A familiar face showed up to the Game Time League on Wednesday night, at exactly the time her team needed a boost.
Donning a brace on her surgically repaired wrist, Ally Disterhoft took center stage.
“She just provides another dimension on the offensive end,” player-coach Bethany Doolittle said. “She gives us a whole new level of something for the other team to worry about.”
Last summer’s Game Time MVP, Disterhoft led Doolittle’s Comfort Care/Pelling to a dominating 93-69 victory over Vinton Joe Johnston’s Merchants/Culver’s. She scored 29 points in her league début, shooting 6-of-6 from beyond the arc.
The Iowa City native underwent surgery in April to repair a ruptured tendon in her right thumb and wrist area; she was cleared for Wednesday night’s action.
With Disterhoft onboard, Doolitle’s squad glided to its first win of the year while facing elimination — it went winless in the regular season.
“I try to get out there and play as unselfishly as I can,” Disterhoft said. “And I think that just with one more body out there, other teams aren’t going to be able to double-team Beth as much as they have been in the past.”
Her presence instantly transforms a last-place team into a serious contender — a team that all of a sudden finds itself one win away from reaching the championship.
And that’s bad news for opposing teams.
NCAA rules dictate that only two Hawkeye players can be on a particular roster, and up until tonight those two were Hailey Schneden and incoming freshman Tagyn Larson. The problem is that Larson hadn’t played all year because she has not been medically cleared. Disterhoft was cleared on July 8, and her addition to means Larson will have to sit out.
The reality is that Disterhoft, if healthy at the time of the draft, would have almost certainly been picked with the first or second selection. Doolittle and Company now essentially get her at a third-round value — where Larson was picked.
It’s unfortunate for other teams, but the purpose of the league is to give college players more practice in the summer.

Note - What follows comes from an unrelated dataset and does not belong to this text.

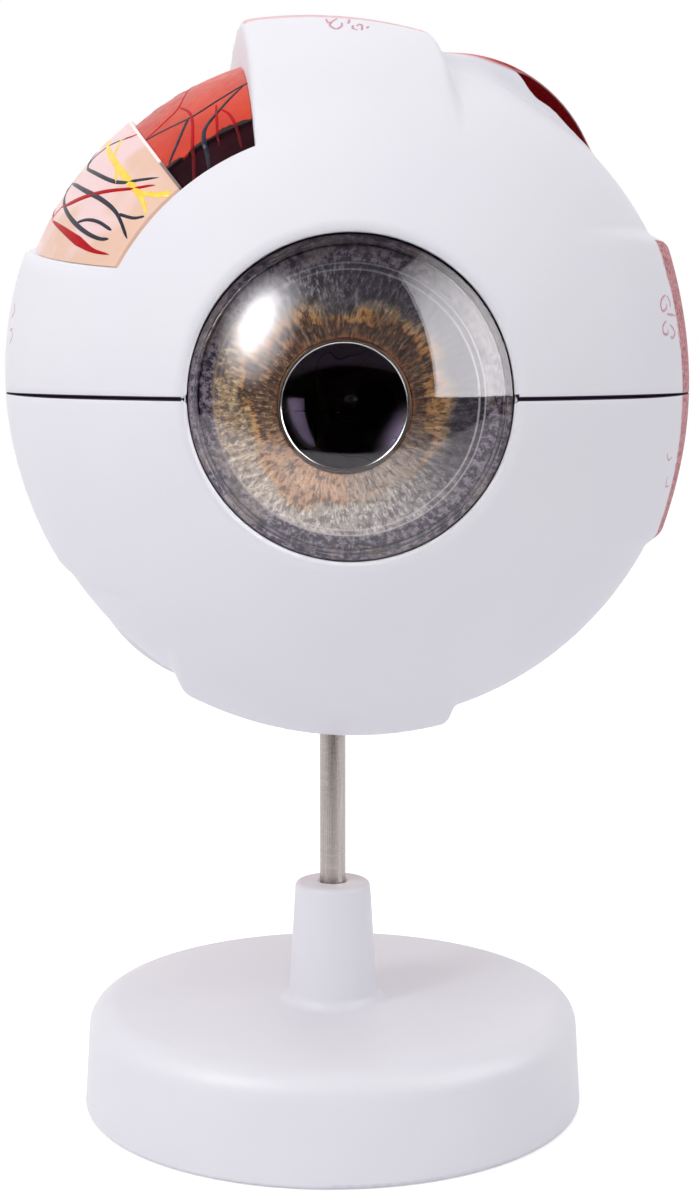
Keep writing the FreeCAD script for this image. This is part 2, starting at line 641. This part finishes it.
def make_cornea():
    """Clear dome with a short skirt that stands in the opening."""
    def on_dome(radius, r):
        return V(r, CORNEA_CENTRE_Y - math.sqrt(radius ** 2 - r ** 2), 0)

    inner_radius = CORNEA_RADIUS - CORNEA_WALL
    inner_edge = CORNEA_EDGE_RADIUS - CORNEA_WALL
    outer_rim = on_dome(CORNEA_RADIUS, CORNEA_EDGE_RADIUS)
    inner_rim = on_dome(inner_radius, inner_edge)
    outer_back = V(CORNEA_EDGE_RADIUS, CORNEA_BACK_Y, 0)
    inner_back = V(inner_edge, CORNEA_BACK_Y, 0)
    return turned_about_gaze([
        arc(on_dome(CORNEA_RADIUS, 0), on_dome(CORNEA_RADIUS, CORNEA_EDGE_RADIUS / 2), outer_rim),
        line(outer_rim, outer_back),
        line(outer_back, inner_back),
        line(inner_back, inner_rim),
        arc(inner_rim, on_dome(inner_radius, inner_edge / 2), on_dome(inner_radius, 0)),
        line(on_dome(inner_radius, 0), on_dome(CORNEA_RADIUS, 0)),
    ])


# --- iris --------------------------------------------------------------------------------
def make_iris_frame():
    """Dark ring behind the cornea that carries the iris."""
    ledge = IRIS_Y + IRIS_THICKNESS + GLUE_FIT
    return ring_about_gaze([
        (FRAME_INNER, FRAME_FRONT_Y, 0.4),
        (FRAME_OUTER, FRAME_FRONT_Y, 0.4),
        (FRAME_OUTER, FRAME_BACK_Y, 0.4),
        (FRAME_INNER - 1.2, FRAME_BACK_Y, 0),
        (FRAME_INNER - 1.2, ledge, 0),
        (FRAME_INNER, ledge, 0),
    ])


def make_iris_disc():
    """Iris disc with the raised collarette round its pupil."""
    hole_radius = PUPIL_RADIUS + PUPIL_RING_WIDTH / 2 + GLUE_FIT
    disc = rod_along_y(FRAME_INNER - GLUE_FIT, IRIS_Y, IRIS_Y + IRIS_THICKNESS)
    root = IRIS_Y + IRIS_THICKNESS / 2
    collarette = ring_about_gaze([
        (hole_radius - 1, root, 0),
        (hole_radius - 1, IRIS_Y, 0),
        (COLLARETTE_RADIUS - 2.0, IRIS_Y - COLLARETTE_HEIGHT / 2, 0),
        (COLLARETTE_RADIUS, IRIS_Y - COLLARETTE_HEIGHT, 0.8),
        (COLLARETTE_RADIUS + 1.6, IRIS_Y, 0),
        (COLLARETTE_RADIUS + 1.6, root, 0),
    ])
    hole = rod_along_y(hole_radius, -BIG / 2, BIG / 2, PUPIL_X, PUPIL_Z)
    return disc.fuse(collarette.translated(V(PUPIL_X, 0, PUPIL_Z))).cut(hole)


def make_pupil_ring():
    """Polished bead round the pupil."""
    bead = ring_about_gaze([
        (PUPIL_RADIUS - PUPIL_RING_WIDTH / 2, IRIS_Y - PUPIL_RING_PROUD, 0.3),
        (PUPIL_RADIUS + PUPIL_RING_WIDTH / 2, IRIS_Y - PUPIL_RING_PROUD, 0.3),
        (PUPIL_RADIUS + PUPIL_RING_WIDTH / 2, IRIS_Y + IRIS_THICKNESS, 0.2),
        (PUPIL_RADIUS - PUPIL_RING_WIDTH / 2, IRIS_Y + IRIS_THICKNESS, 0.2),
    ])
    return bead.translated(V(PUPIL_X, 0, PUPIL_Z))


# --- optic nerve -------------------------------------------------------------------------
def lining_way():
    """Space inside the sclera, and the way straight up by which the lower lining leaves it."""
    shaft = Part.makeCylinder(SCLERA_INNER, BALL_RADIUS)
    return sphere(SCLERA_INNER).fuse(shaft)


def nerve_rod(radius, end, x=NERVE_X):
    """Round piece of the nerve from the inner face of the sclera to its cut end."""
    return rod_along_y(radius, SCLERA_INNER / 2, end, x).cut(lining_way())


def make_nerve_pieces():
    """Sheath, nerve, and the central artery and vein that stand out of the nerve's cut."""
    core_radius = NERVE_SHEATH_RADIUS - NERVE_SHEATH_WALL
    core = nerve_rod(core_radius - GLUE_FIT, BALL_RADIUS + NERVE_CORE_PROUD)
    sheath = nerve_rod(NERVE_SHEATH_RADIUS, BALL_RADIUS + NERVE_SHEATH_PROUD).cut(
        rod_along_y(core_radius, SCLERA_INNER / 2, BIG / 2, NERVE_X))
    vessels = []
    for side in (1, -1):
        x = NERVE_X + side * VESSEL_SPACING / 2
        core = core.cut(rod_along_y(VESSEL_RADIUS + GLUE_FIT, SCLERA_INNER / 2, BIG / 2, x))
        vessels.append(nerve_rod(VESSEL_RADIUS, BALL_RADIUS + VESSEL_PROUD, x))
    return sheath, core, vessels[0], vessels[1]


# --- the set -----------------------------------------------------------------------------
def build():
    """All the sub-parts by name, in the model's frame."""
    form = make_outer_form()
    vitreous_front, vitreous_back = make_vitreous()
    sheath, nerve, artery, vein = make_nerve_pieces()
    in_ball = {
        "sclera_upper": make_sclera_upper(form),
        "sclera_lower": make_sclera_lower(form),
        "socket_bush": make_socket_bush(),
        "choroid_panel": make_choroid_panel(),
        "nerve_layer_panel": make_nerve_panel(),
        "pigment_panel": make_pigment_panel(),
        "choroid_upper": half_shell(CHOROID_OUTER, CHOROID_INNER, ORA_Y, 1),
        "choroid_lower": half_shell(CHOROID_OUTER, CHOROID_INNER, ORA_Y, -1),
        "retina_upper": half_shell(RETINA_OUTER, RETINA_INNER, RETINA_EDGE_Y, 1),
        "retina_lower": half_shell(RETINA_OUTER, RETINA_INNER, RETINA_EDGE_Y, -1),
        "ciliary_upper": make_ciliary(1),
        "ciliary_lower": make_ciliary(-1),
        "vitreous_front": vitreous_front,
        "vitreous_back": vitreous_back,
        "lens": make_lens(),
        "iris_frame": make_iris_frame(),
        "iris_disc": make_iris_disc(),
        "pupil_ring": make_pupil_ring(),
        "cornea": make_cornea(),
        "optic_nerve_sheath": sheath,
        "optic_nerve": nerve,
        "central_retinal_artery": artery,
        "central_retinal_vein": vein,
    }
    parts = {name: shape.translated(BALL) for name, shape in in_ball.items()}
    parts["stand_base"] = make_stand_base()
    parts["support_rod"] = make_support_rod()
    return parts


os.makedirs("parts", exist_ok=True)
for name, shape in build().items():
    if shape.ShapeType == "Compound" and len(shape.Solids) == 1:
        shape = shape.Solids[0]
    box = shape.BoundBox
    print("%-24s solids %d valid %s volume %9.0f  x %.1f %.1f  y %.1f %.1f  z %.1f %.1f" % (
        name, len(shape.Solids), shape.isValid(), shape.Volume,
        box.XMin, box.XMax, box.YMin, box.YMax, box.ZMin, box.ZMax))
    shape.exportStep("parts/%s.step" % name)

“Ally’s better than what you’d get with a third-round pick, so that’s the unfairness of it,” league Commissioner Randy Larson said after coaching the team on Wednesday. “But the league exists to help the Iowa girls develop, and this is one of the things that Iowa coaches thought was important for Ally.”

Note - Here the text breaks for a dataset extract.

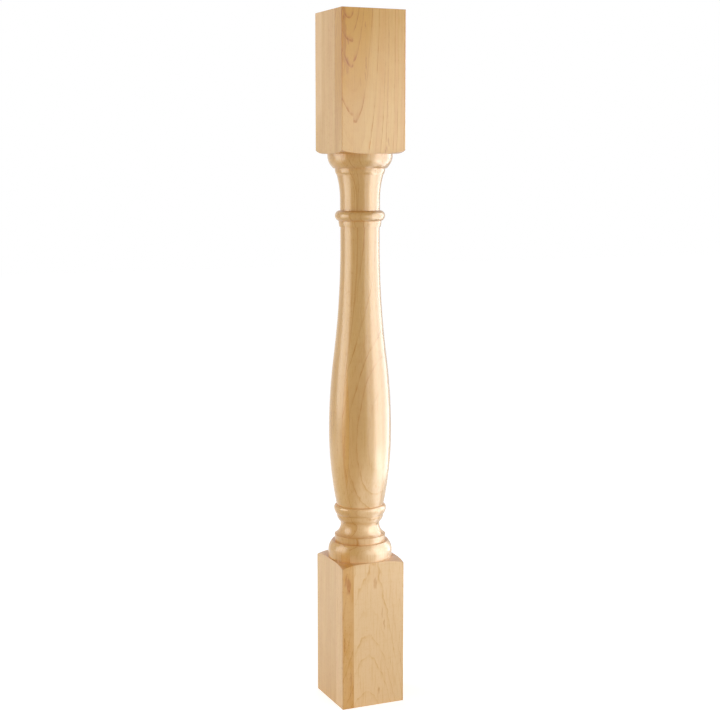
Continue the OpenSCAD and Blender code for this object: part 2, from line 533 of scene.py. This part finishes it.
# %% Measure how far a point lies from its pith
deepest_z = 250.0
deepest = 26.0
rise = calc("SUBTRACT", z, deepest_z)
bow_below = -1 / 2300
bow_above = -1 / 9000
bow = product(rise, rise, ramp(rise, -1.0, 1.0, bow_below, bow_above))
straightest_z = 185.0
drift_slope = -0.0466
drift = product(away_from(z, straightest_z), drift_slope)
pith_x = calc("MULTIPLY_ADD", in_front, drift, by_stave(-1, -1, -70, 14))
pith_y = calc("MULTIPLY_ADD", in_front, bow, by_stave(deepest, deepest, 190, -40))
from_x = calc("SUBTRACT", x, pith_x)
from_y = calc("SUBTRACT", y, pith_y)
radius = calc("SQRT", calc("ADD", calc("MULTIPLY", from_x, from_x), calc("MULTIPLY", from_y, from_y)))


def sway(size, amount, shift=(0, 0, 0), coordinates=None):
    """A gentle wander of the rings, up to half the amount each way."""
    wander = calc("SUBTRACT", noise(coordinates or board, size, 1.0, shift=shift), 0.5)
    return product(wander, amount)


print("front pith is deepest,", deepest, "mm behind the axis, at", deepest_z, "mm")

# %% Let the rings wander as they do in a real log
radius = calc("ADD", radius, sway((75, 75, 260), 5.0))
radius = calc("ADD", radius, sway((24, 24, 80), 2.4, (3, 5, 7)))
rippled_z = (420.0, 120.0)
ripple = product(sway((7, 7, 11), 2.4, (9, 2, 4)), ramp(z, *rippled_z, 0.25, 1.0))
radius = calc("ADD", radius, ripple)
edge_shift_z = (650.0, 250.0)
edge_shift = 6.5
radius = calc("MULTIPLY_ADD", in_edge, ramp(z, *edge_shift_z, 0.0, edge_shift), radius)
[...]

Disterhoft averaged 14.8 points for the Hawks as a sophomore last season during their run to the Sweet 16.
The summer before that, her Game Time team steamrollered its way through league play — not losing a single game en route to a championship finish.
All of this has Doolittle’s players confident, and rightfully so. They spent much of the season battling with an underwhelming roster, and the process forced them to build chemistry with the players that they had.
And now, they have a star — a player who can carry the load offensively and take double teams away from Doolittle in the post.
With a core of Disterhoft, Doolittle, and Schneden (who had a double-double Wednesday night), Comfort Care’s 0-4 start likely feels like a distant dream.
“This team, 0-4, we’ve kind of just forgotten about that,” Disterhoft said. “It seems like anyone can really score at this point on this team.”